INFORMATION PROVIDED:
* * * *
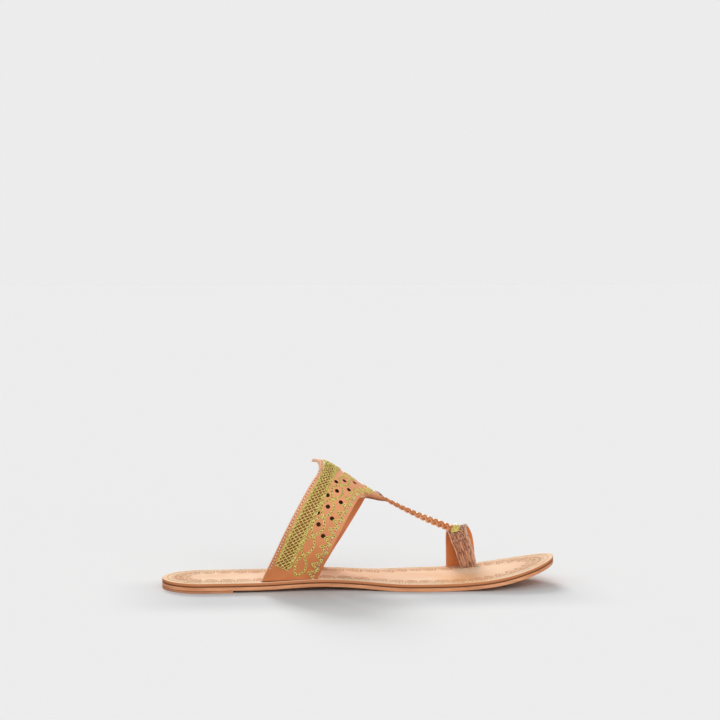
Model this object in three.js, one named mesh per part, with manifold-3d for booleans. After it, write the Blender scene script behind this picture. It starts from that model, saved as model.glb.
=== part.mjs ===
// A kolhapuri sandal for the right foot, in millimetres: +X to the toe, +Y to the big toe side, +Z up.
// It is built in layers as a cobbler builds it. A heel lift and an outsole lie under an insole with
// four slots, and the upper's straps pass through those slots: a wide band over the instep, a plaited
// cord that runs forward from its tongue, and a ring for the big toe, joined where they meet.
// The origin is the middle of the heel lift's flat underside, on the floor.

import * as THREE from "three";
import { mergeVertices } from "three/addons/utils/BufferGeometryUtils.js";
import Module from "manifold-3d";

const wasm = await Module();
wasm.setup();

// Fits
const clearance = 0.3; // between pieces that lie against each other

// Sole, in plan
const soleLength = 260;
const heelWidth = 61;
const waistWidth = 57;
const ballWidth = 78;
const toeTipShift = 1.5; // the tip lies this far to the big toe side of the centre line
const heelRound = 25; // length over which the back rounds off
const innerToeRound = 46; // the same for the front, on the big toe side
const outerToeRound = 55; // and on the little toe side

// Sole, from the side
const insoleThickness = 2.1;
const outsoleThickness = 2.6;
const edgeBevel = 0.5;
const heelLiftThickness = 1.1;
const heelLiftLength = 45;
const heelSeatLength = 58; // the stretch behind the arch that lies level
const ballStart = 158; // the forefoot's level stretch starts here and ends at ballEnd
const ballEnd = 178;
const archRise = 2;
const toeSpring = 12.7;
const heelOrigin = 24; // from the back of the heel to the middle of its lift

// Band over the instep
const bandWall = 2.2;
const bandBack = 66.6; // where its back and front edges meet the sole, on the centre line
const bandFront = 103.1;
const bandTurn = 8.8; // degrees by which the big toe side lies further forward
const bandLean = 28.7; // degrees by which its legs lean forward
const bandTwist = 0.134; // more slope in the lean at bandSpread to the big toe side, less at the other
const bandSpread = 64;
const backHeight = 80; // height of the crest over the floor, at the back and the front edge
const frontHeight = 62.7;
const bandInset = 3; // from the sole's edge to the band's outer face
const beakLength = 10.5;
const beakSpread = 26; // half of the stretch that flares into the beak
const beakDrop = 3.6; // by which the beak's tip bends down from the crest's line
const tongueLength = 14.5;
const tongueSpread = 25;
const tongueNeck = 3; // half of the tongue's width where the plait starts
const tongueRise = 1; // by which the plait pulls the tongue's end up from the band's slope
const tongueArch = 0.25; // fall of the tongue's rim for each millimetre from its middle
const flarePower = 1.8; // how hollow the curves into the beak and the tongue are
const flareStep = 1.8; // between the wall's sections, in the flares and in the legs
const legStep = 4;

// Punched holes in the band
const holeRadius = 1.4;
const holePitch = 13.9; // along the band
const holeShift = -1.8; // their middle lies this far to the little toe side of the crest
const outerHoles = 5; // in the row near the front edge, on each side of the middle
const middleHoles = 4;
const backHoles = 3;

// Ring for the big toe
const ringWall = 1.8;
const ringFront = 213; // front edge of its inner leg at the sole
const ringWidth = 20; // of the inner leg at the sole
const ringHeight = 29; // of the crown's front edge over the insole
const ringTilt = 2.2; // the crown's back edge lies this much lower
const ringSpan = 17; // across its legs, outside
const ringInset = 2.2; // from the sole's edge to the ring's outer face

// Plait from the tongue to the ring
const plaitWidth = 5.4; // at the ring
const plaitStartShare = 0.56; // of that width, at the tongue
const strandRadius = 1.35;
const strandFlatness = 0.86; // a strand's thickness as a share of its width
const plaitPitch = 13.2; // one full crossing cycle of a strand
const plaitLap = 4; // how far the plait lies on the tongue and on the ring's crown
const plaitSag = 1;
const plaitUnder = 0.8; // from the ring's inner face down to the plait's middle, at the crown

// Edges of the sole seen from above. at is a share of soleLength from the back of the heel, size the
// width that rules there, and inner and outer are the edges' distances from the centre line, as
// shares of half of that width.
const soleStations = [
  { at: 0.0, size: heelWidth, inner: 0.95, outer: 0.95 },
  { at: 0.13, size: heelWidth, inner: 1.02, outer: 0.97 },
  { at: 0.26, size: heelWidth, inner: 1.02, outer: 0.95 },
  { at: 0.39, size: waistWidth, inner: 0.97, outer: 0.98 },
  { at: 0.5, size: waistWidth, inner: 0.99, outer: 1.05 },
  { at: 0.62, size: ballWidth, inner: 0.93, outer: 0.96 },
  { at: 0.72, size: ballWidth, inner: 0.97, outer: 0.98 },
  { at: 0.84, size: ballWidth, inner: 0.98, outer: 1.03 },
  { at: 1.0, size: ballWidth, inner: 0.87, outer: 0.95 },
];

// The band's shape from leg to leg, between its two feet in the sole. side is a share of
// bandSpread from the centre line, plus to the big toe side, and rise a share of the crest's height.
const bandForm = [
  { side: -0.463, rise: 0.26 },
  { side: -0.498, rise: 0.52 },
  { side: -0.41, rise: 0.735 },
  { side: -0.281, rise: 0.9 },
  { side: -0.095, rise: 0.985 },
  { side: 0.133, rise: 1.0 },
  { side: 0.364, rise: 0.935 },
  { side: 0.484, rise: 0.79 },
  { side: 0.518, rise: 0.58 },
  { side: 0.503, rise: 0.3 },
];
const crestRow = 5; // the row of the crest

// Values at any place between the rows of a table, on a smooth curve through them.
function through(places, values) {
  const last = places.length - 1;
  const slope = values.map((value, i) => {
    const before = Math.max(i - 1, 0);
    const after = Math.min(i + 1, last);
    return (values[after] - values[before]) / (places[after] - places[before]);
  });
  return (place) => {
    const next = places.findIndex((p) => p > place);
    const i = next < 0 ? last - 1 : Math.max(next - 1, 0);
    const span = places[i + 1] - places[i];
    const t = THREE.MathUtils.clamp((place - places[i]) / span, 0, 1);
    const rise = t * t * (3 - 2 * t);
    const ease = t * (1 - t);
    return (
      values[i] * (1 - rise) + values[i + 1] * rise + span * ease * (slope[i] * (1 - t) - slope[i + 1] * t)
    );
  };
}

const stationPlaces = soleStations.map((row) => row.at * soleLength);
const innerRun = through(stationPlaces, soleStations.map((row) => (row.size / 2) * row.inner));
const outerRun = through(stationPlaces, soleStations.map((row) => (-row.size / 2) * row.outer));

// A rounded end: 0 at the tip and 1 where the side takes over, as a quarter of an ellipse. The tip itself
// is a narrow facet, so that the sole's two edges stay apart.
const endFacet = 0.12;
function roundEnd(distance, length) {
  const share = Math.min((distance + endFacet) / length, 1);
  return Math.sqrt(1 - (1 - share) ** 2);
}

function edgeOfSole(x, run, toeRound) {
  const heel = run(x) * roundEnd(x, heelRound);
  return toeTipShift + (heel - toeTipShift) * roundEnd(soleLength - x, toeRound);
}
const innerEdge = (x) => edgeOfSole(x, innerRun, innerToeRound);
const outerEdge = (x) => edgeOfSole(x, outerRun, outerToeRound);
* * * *
PROBLEM DETAILS:
Copy out the listing above, line by line and exactly, from its first line to the line holding "const heelOrigin = 24;", inclusive.

THE RESPONSE:
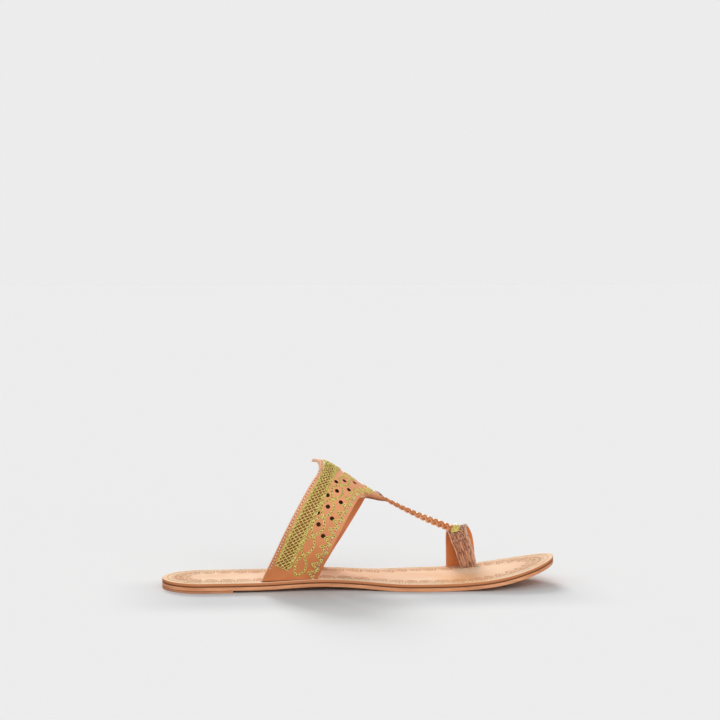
Model this object in three.js, one named mesh per part, with manifold-3d for booleans. After it, write the Blender scene script behind this picture. It starts from that model, saved as model.glb.
=== part.mjs ===
// A kolhapuri sandal for the right foot, in millimetres: +X to the toe, +Y to the big toe side, +Z up.
// It is built in layers as a cobbler builds it. A heel lift and an outsole lie under an insole with
// four slots, and the upper's straps pass through those slots: a wide band over the instep, a plaited
// cord that runs forward from its tongue, and a ring for the big toe, joined where they meet.
// The origin is the middle of the heel lift's flat underside, on the floor.

import * as THREE from "three";
import { mergeVertices } from "three/addons/utils/BufferGeometryUtils.js";
import Module from "manifold-3d";

const wasm = await Module();
wasm.setup();

// Fits
const clearance = 0.3; // between pieces that lie against each other

// Sole, in plan
const soleLength = 260;
const heelWidth = 61;
const waistWidth = 57;
const ballWidth = 78;
const toeTipShift = 1.5; // the tip lies this far to the big toe side of the centre line
const heelRound = 25; // length over which the back rounds off
const innerToeRound = 46; // the same for the front, on the big toe side
const outerToeRound = 55; // and on the little toe side

// Sole, from the side
const insoleThickness = 2.1;
const outsoleThickness = 2.6;
const edgeBevel = 0.5;
const heelLiftThickness = 1.1;
const heelLiftLength = 45;
const heelSeatLength = 58; // the stretch behind the arch that lies level
const ballStart = 158; // the forefoot's level stretch starts here and ends at ballEnd
const ballEnd = 178;
const archRise = 2;
const toeSpring = 12.7;
const heelOrigin = 24; // from the back of the heel to the middle of its lift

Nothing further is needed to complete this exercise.